At the two day mark, we noticed little things. He is sleeping out in the open again. He had found a special little nest of seclusion that My Youngest had made for him and had abandoned 'his' pillows on the couch in favor of this special little spot of his own.
His eyes were just a little bit brighter and animated. We could see a little bit of our 'old cat' coming back to life.
Our Senior Cat is socializing with us a little bit more. Sleeping in his (previously) old, regular spots where he can be seen. I hadn't even realized that he had vacated those spots until he reappeared. It felt so good and so right to see him where he belongs.
He jumped up on the bookcase by the living room window and enjoyed the view of the great outdoors yesterday afternoon. Once again, this is another one of the small things our Senior Cat had stopped enjoying in life.
Then there was (what I think) may have been a cat chase up the stairs. I didn't see it. I simply heard the sound of stairs being taken in one big 'whirr' (where you don't hear the individual steps but more like thumbing through a deck of cards). Just one continuous sound. By the time I poked my head out to see what all the ruckus was about, I saw both cats sitting face-to-face in close proximity to each other, so I guessed that they both raced up the stairs.

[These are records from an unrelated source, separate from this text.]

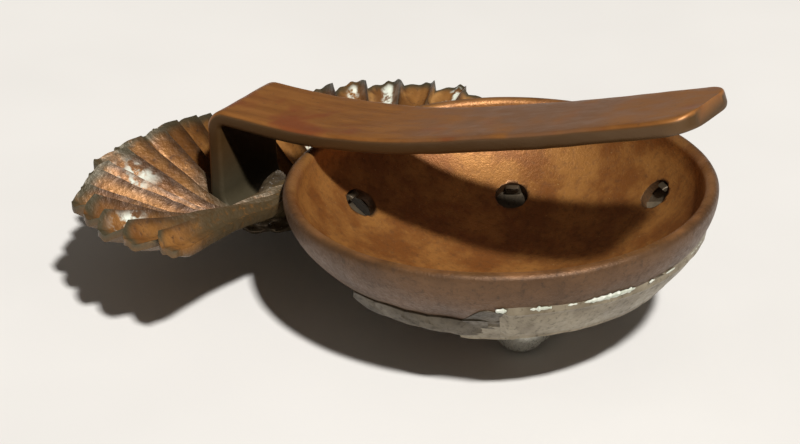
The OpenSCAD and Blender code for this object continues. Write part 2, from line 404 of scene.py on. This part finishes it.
BALL = ball_material()
FLAMES = flame_material()
STRIP = slider_material()
NICKEL = overlay_material("tarnished_nickel_silver", (0.17, 0.135, 0.088), (0.30, 0.255, 0.18),
                          0.34, 0.55, (0.085, 0.068, 0.042))
# Painted shade: the leaves and the tabs in the holes lie in shade and are coloured near black.
DARK = overlay_material("nickel_silver_painted_shade", (0.050, 0.038, 0.023), (0.13, 0.104, 0.07),
                        0.36, 0.6, (0.03, 0.022, 0.014))
# The boss's light colour is partly rubbed wear and partly painted light standing in for bounce
# from the floor.
BRIGHT = overlay_material("rubbed_nickel_silver_painted_bounce", (0.40, 0.385, 0.33), (0.56, 0.54, 0.47),
                          0.22, 0.36, (0.30, 0.28, 0.22))
POLISH = residue_material()
SOLDER = solder_material()


# ---- Ball ----

# How much larger the rolled lip's radius is than half the wall
LIP_SWELL = 0.06
# Radius of the ring of points at the middle of the bowl
POLE_R = 0.02


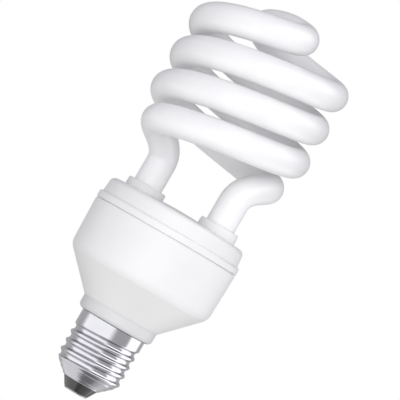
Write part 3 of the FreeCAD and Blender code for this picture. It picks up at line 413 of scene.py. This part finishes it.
shell_low, shell_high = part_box("screw_shell")
SHELL_LOW_Z = shell_low[2]
SHELL_TOP_Z = shell_high[2]
CREST_RADIUS = shell_high[0]
ROOT_RADIUS = CREST_RADIUS - THREAD_DEPTH


def eased(value):
    """Nought to one with a soft start and a soft end."""
    value = max(0.0, min(1.0, value))
    return value * value * (3 - 2 * value)


def thread_radius(offset):
    """The thread's outer radius at a height above or below a root's middle."""
    half = THREAD_PITCH / 2
    reach = min(abs(offset), half)
    root_rounding = (half ** 2 + THREAD_DEPTH ** 2) / (2 * THREAD_DEPTH) - CREST_ROUNDING
    meeting = half * root_rounding / (root_rounding + CREST_ROUNDING)
    if reach < meeting:
        return ROOT_RADIUS + root_rounding - math.sqrt(root_rounding ** 2 - reach ** 2)
    return CREST_RADIUS - CREST_ROUNDING + math.sqrt(CREST_ROUNDING ** 2 - (half - reach) ** 2)


def bowl_radius(height):
    """The cap's outer radius over the bowl, which swells from a straight cone and carries faint rings."""
    share = min(1.0, (height - SHELL_LOW_Z) / BOWL_HEIGHT)
    straight = RIM_RADIUS + (CREST_RADIUS - RIM_RADIUS) * share
    rings = BOWL_RING_DEPTH * math.sin(2 * math.pi * (height - BOWL_RING_Z) / BOWL_RING_STEP)
    inner = share * (1 - share)
    return straight + BOWL_BULGE * inner + rings * min(1.0, BOWL_RING_FADE * inner)


def shell_radius(height, degrees):
    """The cap's outer radius anywhere: the bowl, the thread with its run-out, and the band."""
    first = ROOT_AT_RIGHT + THREAD_PITCH * degrees / 360.0
    turns = round((height - first) / THREAD_PITCH)
    along = degrees + 360.0 * turns
    depth = CREST_RADIUS - thread_radius(height - first - THREAD_PITCH * turns)
    depth *= 1.0 - eased((along - 360.0 * LAST_ROOT - RUN_OUT_START) / RUN_OUT_TURN)
    return min(bowl_radius(height), CREST_RADIUS - depth)


def flank_share(height, degrees, radius):
    """How far a place is up a steep flank of the thread: nought on crests, roots and the bowl."""
    if radius >= bowl_radius(height):
        return 0.0
    slope = abs(shell_radius(height + FLANK_REACH, degrees) - radius) / FLANK_REACH
    return min(1.0, max(0.0, (slope - FLANK_START) / (FLANK_FULL - FLANK_START)))


def cap_skin(build, inset, rows_to_turn):
    """One face of the formed sheet, in columns whose rows climb with the thread."""
    flank = build.verts.layers.float.get("flank") or build.verts.layers.float.new("flank")
    step = THREAD_PITCH / rows_to_turn
    count = math.ceil((SHELL_TOP_Z - SHELL_LOW_Z) / step) + rows_to_turn + 1
    columns = []
    for j in range(AROUND):
        degrees = 360.0 * j / AROUND
        column = []
        for i in range(count):
            height = SHELL_LOW_Z + step * (i - rows_to_turn) + THREAD_PITCH * j / AROUND
            height = min(max(height, SHELL_LOW_Z), SHELL_TOP_Z)
            lip = RIM_LIP * max(0.0, 1.0 - (height - SHELL_LOW_Z) / RIM_LIP_HEIGHT) ** 2
            radius = shell_radius(height, degrees)
            vert = build.verts.new(from_axis(radius + lip - inset, degrees, height))
            # The flank share places the nickel's painted shade.
            vert[flank] = flank_share(height, degrees, radius)
            column.append(vert)
        columns.append(column)
    for j in range(AROUND):
        column, beside = columns[j], columns[(j + 1) % AROUND]
        climb = rows_to_turn if j == AROUND - 1 else 0
        for i in range(count - 1):
            low_beside = beside[min(i + climb, count - 1)]
            high_beside = beside[min(i + 1 + climb, count - 1)]
            corners = [column[i], low_beside, high_beside, column[i + 1]]
            if low_beside is high_beside:
                corners.remove(high_beside)
            build.faces.new(reversed(corners) if inset else corners)
    return columns


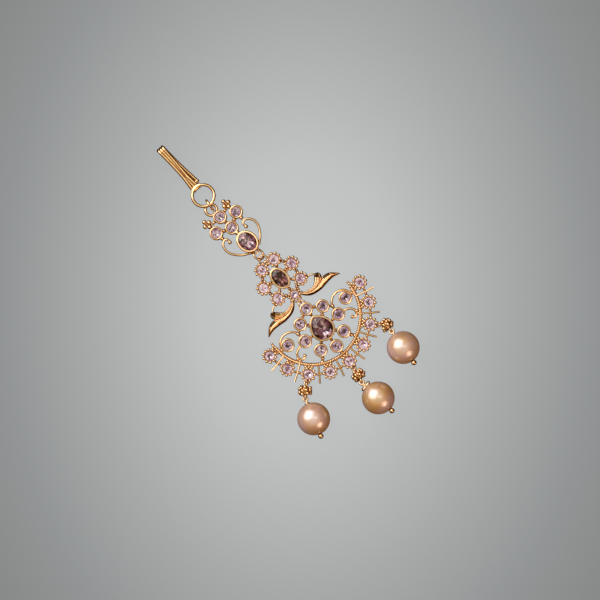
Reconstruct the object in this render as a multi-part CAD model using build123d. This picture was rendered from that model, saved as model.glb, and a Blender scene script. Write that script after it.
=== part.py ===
from build123d import *
from build123d.topology import SkipClean
import os
from math import cos, radians, sin, tan

# A maang tikka lying on its back: hook, ring, top ornament, flower, fan and three pearl drops.
# Lengths are millimetres and angles degrees. Each ornament is laid out in a frame of its own,
# with +Y towards the hook and Z up from its back, and is then turned into the fan's frame.

# ---- settings and stones ----
RIM_Z = 2.0  # top of a bezel's rim
SEAT_Z = 1.05  # floor of a bezel's recess
RIM_WIDTH = 0.40  # wall of a bezel
STONE_GAP = 0.04  # between a stone and its recess
CLAW_STONE_GAP = 0.06
GIRDLE_Z = 1.68  # underside of a stone's girdle
GIRDLE = 0.08  # height of the girdle band
CROWN = 0.34  # girdle to table
PAVILION = 0.58  # girdle to culet
TABLE_SHARE = 0.56  # table width over stone width
ROUND_FACETS = 8
OVAL_FACETS = 12
PEAR_FACETS = 14
PEAR_CROWN = 1.3  # its crown over the others'
TALL_RIM = 0.2  # the pear and the flower's oval stand this much higher
BEZEL_R = 1.46  # outer radius of a round bezel
CLAW_CUP_R = 1.26  # outer radius of a beaded setting's cup
CLAW_RIM_Z = 1.72
CLAW_WALL = 0.2
CLAW_BEADS = 10
CLAW_BEAD_OVERHANG = 0.08  # bead centres outside the cup's wall
CLAW_BEAD_R = 0.33
SMALL_CUP_R = 1.06  # the flower's lowest petal
SMALL_BEAD_R = 0.26

# ---- wires and grains ----
WIRE_Z = 1.0  # centre height of the open work
STRUT_Z = 0.75  # hidden solder struts run under the recesses
STRUT_R = 0.26
SCROLL_R = 0.25
GRAIN_R = 0.38

# ---- fan: origin at the pear's tip ----
PEAR_R = 2.2
PEAR_CENTRE_Y = -3.5
PEAR_TIP_Y = -0.4
PEAR_SIDE_ANGLE = 12  # where the sides leave the round end
FAN_SINGLES = ((0, 2.03), (0, -8.2))  # x, y of the bezels on the middle line
FAN_PAIRS = ((3.1, 0.3), (4.6, -3.15), (3.2, -6.75), (8.0, -1.45))  # x, y, one of each side
FAN_STRUTS = (  # x, y to x, y, one of each side
    (3.1, 0.3, 0.9, -1.8),
    (3.1, 0.3, 0.9, 1.6),
    (3.1, 0.3, 4.7, -1.0),
    (4.6, -3.15, 4.7, -1.0),
    (4.6, -3.15, 2.2, -3.4),
    (3.2, -6.75, 1.4, -5.0),
    (3.2, -6.75, 4.65, -9.25),
    (8.0, -1.45, 10.2, -1.6),
)
ROPE_R = 10.35  # inner arc
ROPE_WIRE_R = 0.3
ROPE_HALF_ANGLE = 87
OUTER_R = 12.44  # circle of the beaded settings
OUTER_COUNT = 9
OUTER_STEP = 21.6
SPIKE_TIP_R = 14.5
SPIKE_WIRE_R = 0.2
SPIKE_BEND = 0.14  # how far a spike's tip swings sideways
LARGE_SCROLL = ((4.75, -1.0), (5.1, -0.2), (6.0, 0.55), (7.3, 0.8), (8.6, 0.4), (9.4, -0.7), (9.9, -2.0))
SMALL_SCROLL = ((5.7, -3.3), (6.8, -3.45), (7.75, -4.15), (7.95, -5.2), (7.4, -5.95), (6.65, -5.75))
FAN_GRAINS = (  # x, y, radius, one of each side
    (4.75, -1.0, 0.42),
    (1.55, 1.45, 0.36),
    (1.9, -1.15, 0.34),
    (3.0, -3.3, 0.34),
    (2.05, -5.45, 0.34),
    (3.95, -8.35, 0.40),
    (4.5, -8.95, 0.42),
    (6.6, -5.5, 0.40),
    (8.2, -5.1, 0.36),
    (8.75, -5.55, 0.38),
    (8.1, -5.75, 0.34),
    (9.65, -1.5, 0.34),
    (10.35, -0.3, 0.34),
    (10.5, 0.4, 0.32),
    (10.45, 0.88, 0.27),
)

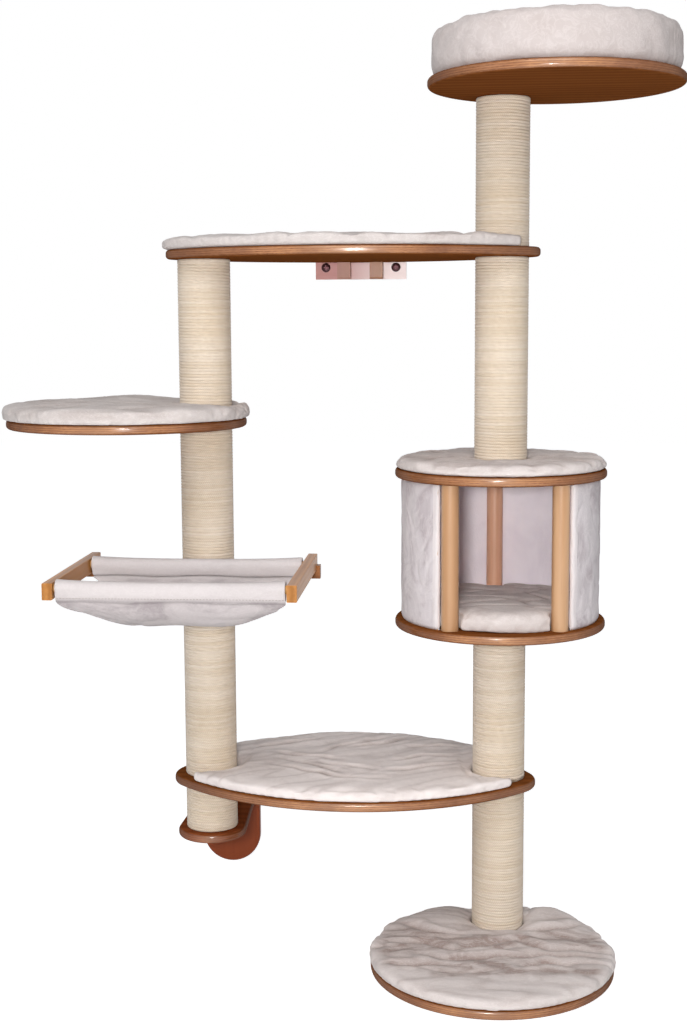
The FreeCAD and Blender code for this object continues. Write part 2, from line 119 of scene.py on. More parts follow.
def colour(red, green, blue):
    """A colour as it is seen, 0 to 255, as the shader wants it."""
    def linear(level):
        level /= 255
        return level / 12.92 if level <= 0.04045 else ((level + 0.055) / 1.055) ** 2.4
    return (linear(red), linear(green), linear(blue), 1.0)


def put_light(name, place, aim, size, power):
    lamp = bpy.data.lights.new(name, "AREA")
    lamp.size = size
    lamp.energy = power
    holder = bpy.data.objects.new(name, lamp)
    way = Vector(aim) - Vector(place)
    holder.matrix_world = Matrix.Translation(place) @ way.to_track_quat("-Z", "Y").to_matrix().to_4x4()
    scene.collection.objects.link(holder)


put_light("flash", (0.05, -3.9, -0.10), (0.0, -0.35, -0.5), 0.3, 69)
put_light("left fill", (-3.0, -2.6, 1.0), (0.0, -0.3, -0.6), 2.0, 7)
put_light("right fill", (3.0, -2.4, 0.6), (0.0, -0.3, -0.6), 2.0, 6)
put_light("from above", (0.0, -3.0, 2.6), (0.0, -0.4, -0.9), 2.5, 56)


def backdrop_rays(tree):
    """1 for the rays that see the background: straight, mirrored or through glass."""
    path = put_node(tree, "ShaderNodeLightPath").outputs
    seen = math_out(tree, "MAXIMUM", path["Is Camera Ray"], path["Is Glossy Ray"])
    return math_out(tree, "MAXIMUM", seen, path["Is Transmission Ray"])


world = bpy.data.worlds.new("studio")
scene.world = world
world.use_nodes = True
world.node_tree.nodes.clear()
fill = put_node(world.node_tree, "ShaderNodeBackground", {"Color": (0.95, 0.97, 1.0, 1), "Strength": 0.34})
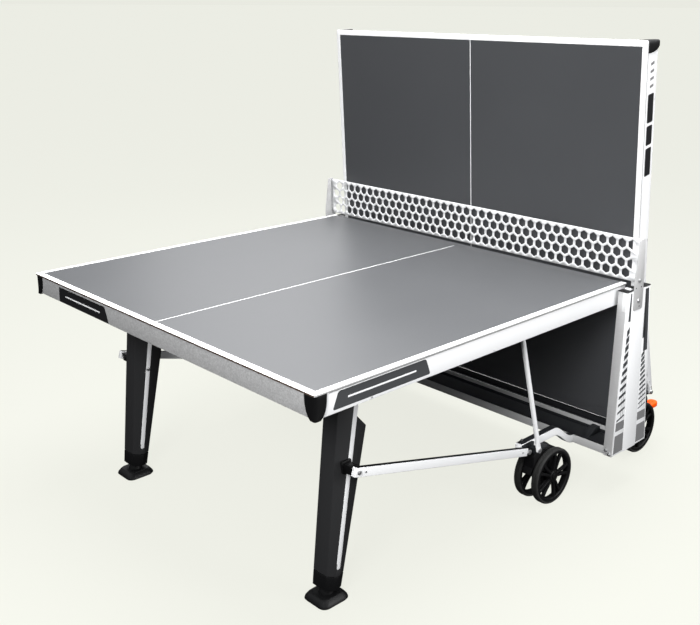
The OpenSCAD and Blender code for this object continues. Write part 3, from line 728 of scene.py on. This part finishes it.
def leg_strips(half):
    """The steel tube that shows as a bright strip in the slot between the covers."""
    piece = Piece(half + "_leg_strips", WHITE, ZINC)
    strip = block((-LEG_HALF_W + 1.2, SLOT_FRONT - 0.6, -JOIN_DROP),
                  (LEG_HALF_W - 1.2, SLOT_REAR + 0.6, 8), edge=1.2)
    piece.add(moved(strip, ALONG_LEG))
    for s in (-1, 1):
        stud = pin(s * (LEG_HALF_W - 2), s * (LEG_HALF_W + 1.5), (SLOT_MID, -316), 7,
                   edge=1.4, sides=20)
        piece.add(moved(stud, ALONG_LEG), 1)
    piece.both_sides().on_half(half, "legs", "leg_tubes", "galvanised")


def leg_caps(half):
    """Moulded sleeves that close the legs at the bottom."""
    def full(grow):
        front, rear = section(-1, FRONT_DEPTHS[0]), section(1, REAR_DEPTHS[0])
        return [(x * grow, y * grow) for x, y in front + rear[::-1]]
    piece = Piece(half + "_leg_sleeves", BLACK)
    sleeve = loft(full(0.955), full(1.0), "z", -END_DROP, -JOIN_DROP - 1.6, 1.0)
    piece.add(moved(sleeve, ALONG_LEG))
    piece.both_sides().on_half(half, "legs", "leg_caps", "moulded_black")


def leg_clamps(half):
    """Black brackets that hold the link bars to the legs."""
    x0 = LEG_X + LEG_HALF_W
    piece = Piece(half + "_leg_brackets", BLACK, ZINC)
    flange = [(-1152, 443), (-1116, 443), (-1111, 405), (-1147, 405)]
    piece.add(plate(flange, "x", x0 - 2, x0 + 6, edge=1.6))
    boss = [(-1146, 438), (-1122, 438), (-1118, 409), (-1142, 409)]
    piece.add(plate(boss, "x", x0 + 4, LINK_IN - 1, edge=1.6))
    for start, end, radius, edge in ((600, 652.6, 6, 0.8), (652.4, 655.4, 7, 1.2),
                                     (655, 657, 5, 0.8)):
        piece.add(pin(start, end, (LINK_Y, LINK_Z), radius, edge=edge), 1)
    piece.both_sides().on_half(half, "legs", "leg_clamps", "moulded_black")


PAD_HALF, PAD_H = 52, 25


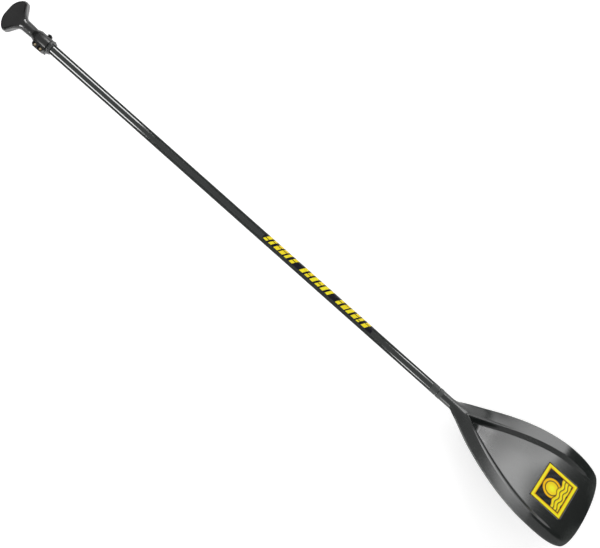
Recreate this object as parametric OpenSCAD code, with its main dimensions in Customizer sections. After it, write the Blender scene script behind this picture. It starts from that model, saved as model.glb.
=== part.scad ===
// Single blade paddle with an adjustable handle. +X runs down the shaft to the blade tip, +Z is up out of the grip's flat face.
// The origin is on the shaft's axis, midway along its bare length. All sizes are in millimetres.

/* [Shaft] */
// Bare shaft between the clamp's end ring and the ferrule
shaft_bare = 1245.2; // [900:1:1500]
// Outside diameter of the shaft tube
shaft_d = 25.4; // [24:0.1:32]
// Wall of the shaft tube and of the handle tube
tube_wall = 1.4; // [1:0.1:2]
// Length of the two slots that let the tube's top close on the handle tube
tube_slot_len = 45; // [20:1:60]
// Length of the foam plug that keeps water out
plug_len = 40; // [20:1:80]

/* [Handle] */
// How far the handle pulls out
travel = 200; // [100:1:220]
// Handle tube left inside the shaft at full reach
overlap = 80; // [60:1:120]
// Depth of the handle tube in the neck
neck_depth = 23; // [18:0.5:25]
// Visible neck between the grip and the clamp
neck_len = 27.8; // [24:0.1:40]
// Neck diameter at the clamp
neck_d = 26.8; // [26.5:0.1:30]
// Neck diameter at the grip
neck_top_d = 28.6; // [28:0.1:34]
// Grip from the top of the palm to the neck
grip_len = 58.5; // [50:0.5:80]
// Grip across its wings
grip_width = 91; // [80:1:120]
// Grip thickness at the palm
grip_thick = 24; // [20:0.5:30]
// Wall of the grip's two shells
grip_wall = 2.2; // [1.8:0.1:3]
// Length of the guide bush
bush_len = 16; // [10:1:25]

/* [Clamp] */
// Length of the split collar
collar_len = 47.4; // [38:0.1:55]
// Wall of the collar outside the shaft
collar_wall = 4.9; // [4:0.1:7]
// Lip that covers the top of the shaft tube
lip_len = 4; // [3:0.1:6]
// Reach of the ears past the collar
ear_reach = 8; // [7:0.1:10]
// Split between the ears
ear_split = 2; // [1.5:0.1:3]
// Diameter of the two eye bolts
bolt_d = 3; // [2.5:0.1:3.5]
// Spacing of the two eye bolts
bolt_pitch = 17; // [15:0.1:19]
// Diameter of the lever's pin
pin_d = 4; // [3:0.1:4.5]
// Radius of the lever's cam
cam_r = 4.5; // [4.2:0.1:5.5]
// Throw of the lever's cam
cam_throw = 0.7; // [0.5:0.05:1]
// Thickness of the lever's curved arm
arm_thick = 3.2; // [2.5:0.1:4]
// Width of the finger tab at the lever's tip
tab_width = 10.6; // [8:0.1:14]
// Length of the end ring below the collar
ring_len = 10; // [8:0.1:20]

/* [Blade] */
// Blade from the neck's end to the tip
blade_len = 420; // [380:1:480]
// Blade across its widest part
blade_width = 257; // [200:1:280]
// Roll of the blade about the shaft
blade_roll = 33; // [0:1:40]
// Cant of the blade against the shaft
blade_cant = 5.2; // [0:0.1:12]
// Thickness at the blade's rim
edge_thick = 3; // [2:0.1:5]
// Thickness of the blade's web
web_thick = 4.2; // [3.5:0.1:6]
// Depth of the step round the middle panel
step_deep = 8; // [0:0.5:9]
// Width of the step's sloping wall
step_slope = 13; // [8:0.5:18]
// How much the middle panel is crowned
crown = 1.5; // [0:0.1:3]
// Round neck of the blade below the ferrule
socket_len = 49; // [40:0.5:80]
// Length of the ferrule
ferrule_len = 20.7; // [10:0.1:40]
// Length of the spigot inside the shaft tube
spigot_len = 60; // [40:1:100]
// Length of the badge along the blade
badge_size = 100; // [60:1:110]
// Width of the badge across the blade
badge_wide = 118; // [60:1:120]
// Badge centre from the blade's tip
badge_from_tip = 98; // [80:1:140]
// Thickness of the badge
badge_thick = 0.6; // [0.4:0.1:1]

/* [Fits] */
// Radial clearance where one piece runs in another
run_fit = 0.05; // [0.02:0.01:0.09]
// Radial glue line between bonded pieces
bond = 0.02; // [0.01:0.01:0.05]
// Gap between pieces that move past each other
air = 0.3; // [0.3:0.05:0.5]

/* [Hidden] */
$fn = 96;
shaft_r = shaft_d / 2;
bore_r = shaft_r - tube_wall;
handle_r = bore_r - air;
handle_bore_r = handle_r - tube_wall;
collar_r = shaft_r + collar_wall;
ring_gap = 1.4;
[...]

This morning, I heard a skirmish in the hallway and there was an abbreviated round of cat wrestling coming to an end (cat fur was flying - yet another thing that I didn't notice was missing until it reappeared).
Our Senior Cat is still not purring his big, monstrous purr but he is purring. It is gentle and tentative. But he is purring. And it doesn't even sound rusty.
Watching our cat sleep in the heat of the summer sun yesterday exhausted me and I found my own little spot and cat napped along with him. I had hoped that he would snuggle up with me and grace me with his special brand of purring ... but he didn't. Maybe next time.
It's funny. A person doesn't consciously notice when those little things start to happen. A little bit like a relationship dying a slow death. Those 'little things' stop (or start) happening and then 'big things' start to change. It feels catastrophic at the time until you look at things backwards and see that things had been disintegrating over a very long period of time.
A person doesn't appreciate life's little blessings until they are threatened. Then you realize what you had all along.
Life is throwing this lesson at me from every direction. I'm trying. I'm really trying to be grateful for every little thing that blesses my life. But the lessons are not slowing down.
For this moment ... for today, I will simply appreciate every little cat-step towards our Senior Cat's return to life-as-he-knew-it. We all know that life is not eternal. The best we can hope for is good health and a comfortable life while we are living it. That is so much more than so very many people have.
As I root for our cat's good health to return, I will be thinking of those that I know where it is simply not that easy. Black and white answers are often not among the choices we are given in life. We have to learn to appreciate the gray.
I've said it before and I'll say it many more times before I die "If money can fix our problems, we are very lucky indeed". As I paid the vet bill and realized that a follow-up visit was inevitable, the cost was the last thing on my mind.
As the days before us unfold, we will be ever-aware of the little things. They all add up.